Yeah, I've heard some people point to the question mark thing as a way that the online generation is getting more expressive with text. Apparently we use punctuation to indicate tone to a much greater extent than previous generations. A mild example of this is using periods on sentences that are grammatically questions, but which we don't intend to be read with the cadence of a question.

David Fenger

Rhoda's worried-face in the third panel feels particularly well done. Very expressive.

Brooks Moses

Amusingly, I was just watching a video about this earlier today: https://www.youtube.com/watch?v=fS4X1JfX6_Q. It's a Tom Scott video, so it's both very-well-done and pleasantly short. :)

Some Ed

I don't think that's what's going on. I'm borderline autistic, and my lack of communication skills has been a big concern for me for most of my life.

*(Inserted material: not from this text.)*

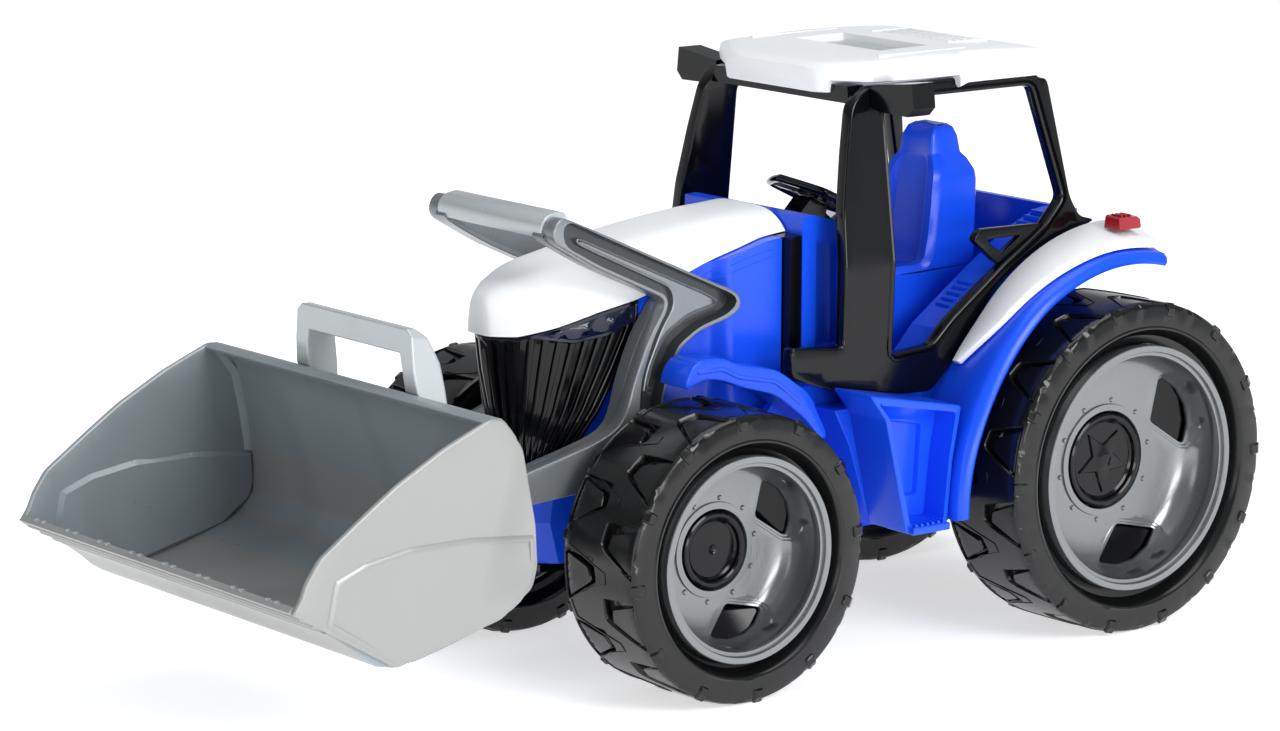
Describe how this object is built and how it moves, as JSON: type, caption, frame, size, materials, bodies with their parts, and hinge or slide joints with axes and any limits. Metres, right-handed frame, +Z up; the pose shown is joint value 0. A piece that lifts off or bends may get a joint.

I grew up with nightmares that I'd meet a woman so amazing that her mere presence would feel better than anything I could imagine, despite the fact that I had all of these dreams about it. But I wouldn't be able to communicate, and after a short time, I'd never see her again. So I talked with far more people than I was comfortable with, and read far more than I wanted about how to communicate, and so I can relate that this punctuation usage existed back in the 1980s, and as far as I could tell, dates back to time immemorial. What is *new* is that we now have an engaging way to educate people on communication strategies and methods that is not tied to people who have organization determined to protect the mediocre from the skilled. Teachers who claim that kids "can't learn that fast" are now being proven wrong in ways they'll never admit to.